池舟印象中自己不常生病,很小的时候倒是听父母提起过,说他还没记事的那几年几乎住在了医院里,身上始终萦绕着一股散不去的消毒水味道。
他像是抗拒来到这个世界一般,用无休无止、撕心裂肺的哭嚎宣告自己的痛苦和不安,好像每一次生病都是在跟人世做告别。
爸妈每次说到这里,都会用一种既庆幸又后怕的眼神看向池舟,似乎在感谢他坚持了下来。
可是后来,有人在葬礼上用饱含怨毒的眼神问:“怎么不是你死呢?”
“明明你早就该死。”
他们告诉池舟,是他亲情缘薄,生来就克父母亲人。若是他死在幼时便算了,可偏偏他爸妈像是拽着一根救命稻草一般,死死攥着他生的希望。
所以过去十几年,死的人变成了他父母。
那之后池舟连生病都变得奢侈。
……
池舟缓了缓神,身上那种仿佛被牵扯着坠进湖底的窒息疲倦感逐渐消失,再睁开眼的时候心里一片空落落的,已忘了那点因年月太久,早变得无关痛痒的情绪。
天色是亮的,院子里小鸟落在树梢,叽叽喳喳地叫着。
高烧退了下去,脚踝处的肿胀也消散,可以想见他这两天被人照顾得有多好。
池舟醒了会儿神,坐起身来,从小榻上捡起一件外袍披在身上。
霜华院伺候的下人并不多,老夫人前些日子派来盯着他的丫鬟,因为池桐回来,又被送去了她的院子。
许是这两天一直在喝药的缘故,池舟觉得肚子有点饿。
一眼没看见明熙,他便自己往厨房走,想看看有没有什么能吃的东西。
侯府有大厨房,若是贺凌珍不在家,便是厨房每日做好了膳食送到老夫人处和他这。
小厨房很少开伙,有也是为了打牙祭,这两天霜华院的厨房则纯是为了给池舟煎药。
他甫一靠近就闻到了一股浓郁的中药味,下意识觉得有些反胃,脸色变了变,纠结要不要进去。
可打眼一看,望见药炉前坐着的青年时,池舟还是迈步走了进去。
“谢究。”他唤了一声。
青年回过头,见他下了床先是一愣,旋即便放下手中蒲扇走了过来,动作自然地探了探他额温:“有没有不舒服的地方?”
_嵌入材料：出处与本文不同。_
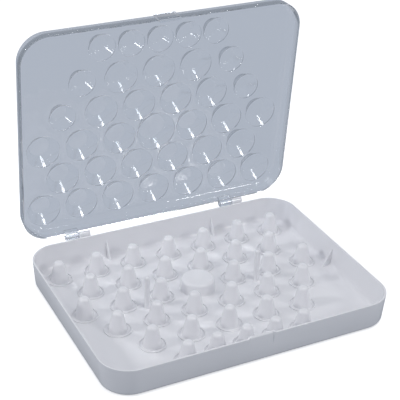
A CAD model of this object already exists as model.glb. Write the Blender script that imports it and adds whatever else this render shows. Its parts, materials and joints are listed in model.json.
"""A hinged storage case, lid open: a white tray with tapered pegs, a clear lid with a cup for each.

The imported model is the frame. The white moulding and the clear one are rebuilt here as fine meshes
with their small fillets, in metres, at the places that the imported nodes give. The other nodes of
the frame stay where they are and get a material and soft edges.
"""

import json
import math

import bmesh
import bpy
from mathutils import Matrix, Vector
from mathutils.geometry import delaunay_2d_cdt


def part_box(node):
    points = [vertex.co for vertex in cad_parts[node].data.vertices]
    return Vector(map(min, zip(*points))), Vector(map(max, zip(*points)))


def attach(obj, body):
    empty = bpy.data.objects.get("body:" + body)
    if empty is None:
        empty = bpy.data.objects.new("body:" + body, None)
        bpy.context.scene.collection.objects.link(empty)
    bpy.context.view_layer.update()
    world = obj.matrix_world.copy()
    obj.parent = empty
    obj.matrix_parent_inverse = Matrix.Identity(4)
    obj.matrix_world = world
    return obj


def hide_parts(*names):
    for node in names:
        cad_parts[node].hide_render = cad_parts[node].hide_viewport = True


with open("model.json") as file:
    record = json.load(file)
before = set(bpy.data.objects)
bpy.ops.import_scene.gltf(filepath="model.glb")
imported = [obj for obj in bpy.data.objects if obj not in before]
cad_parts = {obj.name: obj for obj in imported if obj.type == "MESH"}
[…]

池舟感觉不好意思,有点想躲,又想起昨晚自己把人家拽上了床和他盖一床被子,这时候再躲多少显得有些装。
于是他只是站在原地,任谢究温凉的手背贴上他额头又拿下,回道:“饿了。”
像是一只小兽,因着大病初愈的放松和疲倦,卸下了对世界的防备,露出一点难得娇憨和天真来。
谢究愣在原地,一时没来得及应声。
池舟轻眨了一下眼睛,勾了勾唇角:“我饿了,这里有吃的吗?”
谢究这才回神,立刻点头:“锅里温了粥。”
他揭开盖就要去盛,却听见池舟在身后有些失望地叹了口气:“只有粥啊……”
谢究拿碗的动作便停了,他回过头问:“不想吃吗?”
池舟摇头,任性得离奇:“太淡。”
谢究没指责他娇气矜贵,而是追问:“想吃什么?”
好像池舟哪怕这时候说出山珍海味,他也能替他弄来似的。
池舟笑了:“你是不是会做饭?”他想起谢究之前端给他的那一碗醪糟汤圆。
但这里没有面粉,他也不愿意等面团发酵的时间。
池舟视线转了一圈,落到橱柜里放着的一篮子鸡蛋上,道:“会煮红糖鸡蛋吗?多放点糖。”
谢究看了他一眼:“好。”
他去煮蛋,池舟便接替了看顾药炉的工作。
他坐在小马扎上,手里拿着蒲扇慢悠悠地扇着火,眸光却总是跑到灶前站着的青年身上。